/---

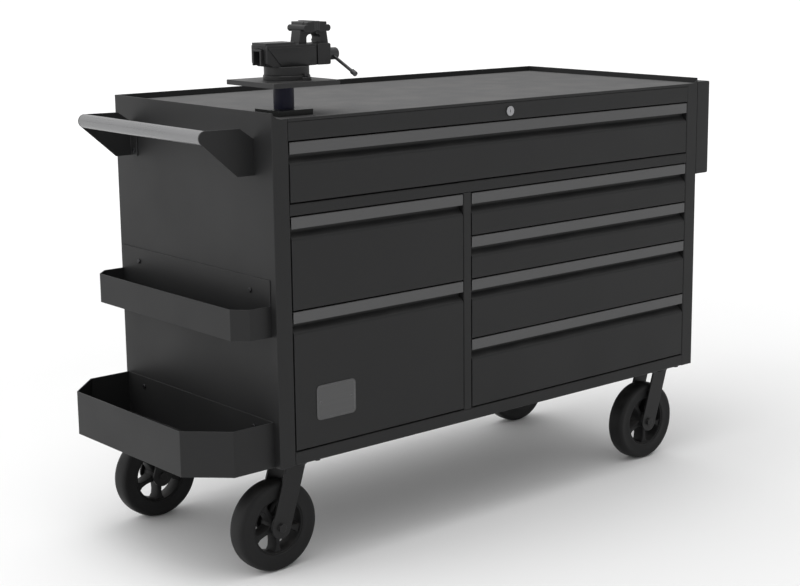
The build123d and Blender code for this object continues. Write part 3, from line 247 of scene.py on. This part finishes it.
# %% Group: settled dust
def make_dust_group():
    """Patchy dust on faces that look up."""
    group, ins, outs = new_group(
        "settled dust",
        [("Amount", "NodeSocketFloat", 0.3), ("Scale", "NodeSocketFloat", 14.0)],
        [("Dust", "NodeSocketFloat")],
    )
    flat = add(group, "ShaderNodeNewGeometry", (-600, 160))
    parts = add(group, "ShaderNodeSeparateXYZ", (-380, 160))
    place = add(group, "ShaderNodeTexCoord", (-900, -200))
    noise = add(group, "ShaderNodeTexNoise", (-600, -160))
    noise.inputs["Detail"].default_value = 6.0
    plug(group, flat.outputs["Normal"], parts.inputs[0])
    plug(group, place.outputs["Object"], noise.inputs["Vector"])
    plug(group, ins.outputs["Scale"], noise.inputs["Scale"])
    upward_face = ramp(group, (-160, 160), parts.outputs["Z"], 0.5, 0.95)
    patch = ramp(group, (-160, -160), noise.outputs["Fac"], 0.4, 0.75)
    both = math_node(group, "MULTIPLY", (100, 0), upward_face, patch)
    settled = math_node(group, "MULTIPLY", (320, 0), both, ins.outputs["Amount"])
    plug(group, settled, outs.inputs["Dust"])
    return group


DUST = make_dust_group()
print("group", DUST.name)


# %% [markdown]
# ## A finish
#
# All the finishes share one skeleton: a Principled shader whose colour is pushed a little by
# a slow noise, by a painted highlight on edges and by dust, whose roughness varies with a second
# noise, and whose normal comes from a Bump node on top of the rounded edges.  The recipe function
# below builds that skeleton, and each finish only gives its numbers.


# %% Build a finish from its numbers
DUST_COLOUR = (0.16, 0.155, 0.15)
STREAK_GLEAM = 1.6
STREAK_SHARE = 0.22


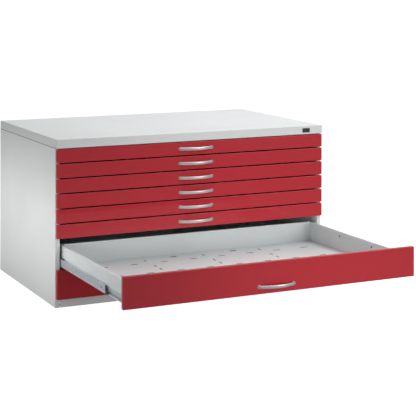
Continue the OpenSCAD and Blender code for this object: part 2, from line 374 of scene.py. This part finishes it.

\---

Return all the data exactly as given.

- Written answer
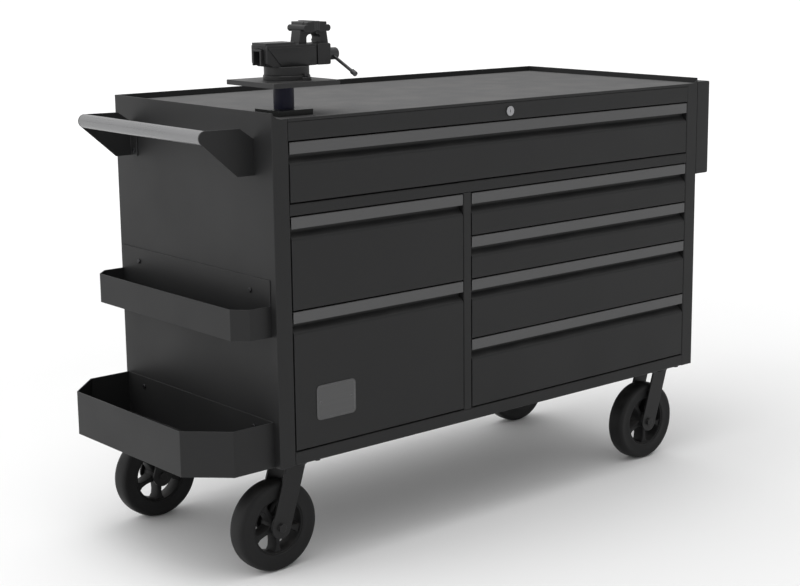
The build123d and Blender code for this object continues. Write part 3, from line 247 of scene.py on. This part finishes it.
# %% Group: settled dust
def make_dust_group():
    """Patchy dust on faces that look up."""
    group, ins, outs = new_group(
        "settled dust",
        [("Amount", "NodeSocketFloat", 0.3), ("Scale", "NodeSocketFloat", 14.0)],
        [("Dust", "NodeSocketFloat")],
    )
    flat = add(group, "ShaderNodeNewGeometry", (-600, 160))
    parts = add(group, "ShaderNodeSeparateXYZ", (-380, 160))
    place = add(group, "ShaderNodeTexCoord", (-900, -200))
    noise = add(group, "ShaderNodeTexNoise", (-600, -160))
    noise.inputs["Detail"].default_value = 6.0
    plug(group, flat.outputs["Normal"], parts.inputs[0])
    plug(group, place.outputs["Object"], noise.inputs["Vector"])
    plug(group, ins.outputs["Scale"], noise.inputs["Scale"])
    upward_face = ramp(group, (-160, 160), parts.outputs["Z"], 0.5, 0.95)
    patch = ramp(group, (-160, -160), noise.outputs["Fac"], 0.4, 0.75)
    both = math_node(group, "MULTIPLY", (100, 0), upward_face, patch)
    settled = math_node(group, "MULTIPLY", (320, 0), both, ins.outputs["Amount"])
    plug(group, settled, outs.inputs["Dust"])
    return group


DUST = make_dust_group()
print("group", DUST.name)


# %% [markdown]
# ## A finish
#
# All the finishes share one skeleton: a Principled shader whose colour is pushed a little by
# a slow noise, by a painted highlight on edges and by dust, whose roughness varies with a second
# noise, and whose normal comes from a Bump node on top of the rounded edges.  The recipe function
# below builds that skeleton, and each finish only gives its numbers.


# %% Build a finish from its numbers
DUST_COLOUR = (0.16, 0.155, 0.15)
STREAK_GLEAM = 1.6
STREAK_SHARE = 0.22


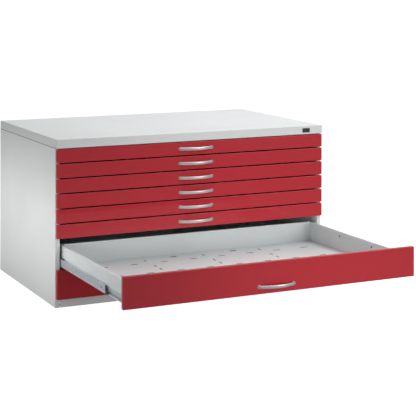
Continue the OpenSCAD and Blender code for this object: part 2, from line 374 of scene.py. This part finishes it.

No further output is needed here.